BEGIN Material provided
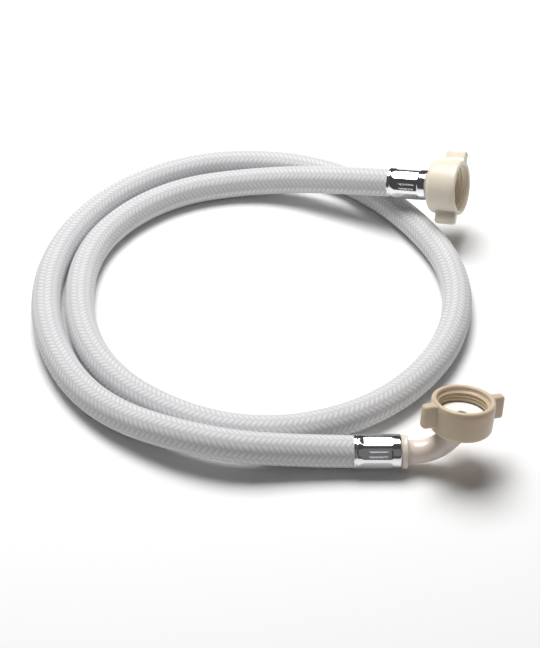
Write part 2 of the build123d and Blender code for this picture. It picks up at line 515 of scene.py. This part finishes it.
def place_mesh(
    name: str,
    data: bpy.types.Mesh,
    material: bpy.types.Material,
    crease: float,
) -> bpy.types.Object:
    """Shade a mesh, give it its material and put it in the scene.

    Args:
        name: the piece's name.
        data: the mesh, already in the model's frame.
        material: its material.
        crease: the angle in degrees above which an edge stays sharp.

    Returns:
        The piece.
    """
    data.shade_smooth()
    data.set_sharp_from_angle(angle=math.radians(crease))
    data.materials.clear()
    data.materials.append(material)
    piece = bpy.data.objects.new(name, data)
    bpy.context.scene.collection.objects.link(piece)
    data.calc_loop_triangles()
    LOG.info("%s: %d triangles", name, len(data.loop_triangles))
    return piece


def hand_over(piece: bpy.types.Object, body: str, node: str) -> None:
    """Hang a piece on its body, in place of the plain node of the frame.

    Args:
        piece: the finished piece.
        body: the body that it moves with.
        node: the node that it stands for.
    """
    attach(piece, body)
    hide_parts(node)


# ---------------------------------------------------------------- hose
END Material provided
▸ **Challenge**
Only the lines from the beginning of the material to the line containing "in the scene." should be echoed, verbatim and in full.

▸ **Final answer**
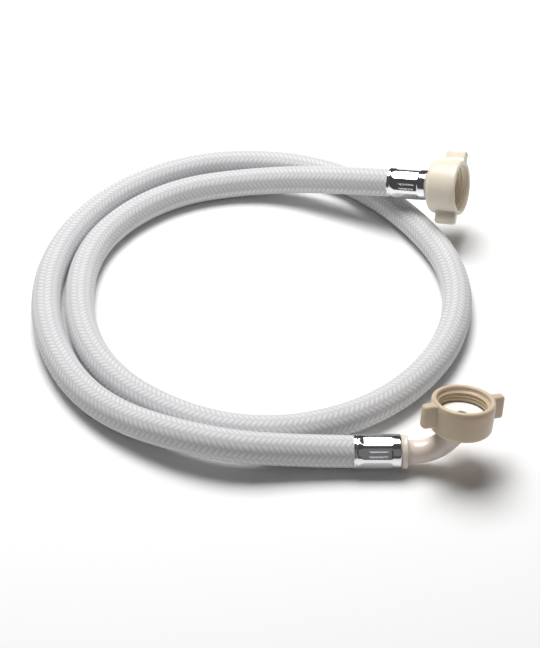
Write part 2 of the build123d and Blender code for this picture. It picks up at line 515 of scene.py. This part finishes it.
def place_mesh(
    name: str,
    data: bpy.types.Mesh,
    material: bpy.types.Material,
    crease: float,
) -> bpy.types.Object:
    """Shade a mesh, give it its material and put it in the scene.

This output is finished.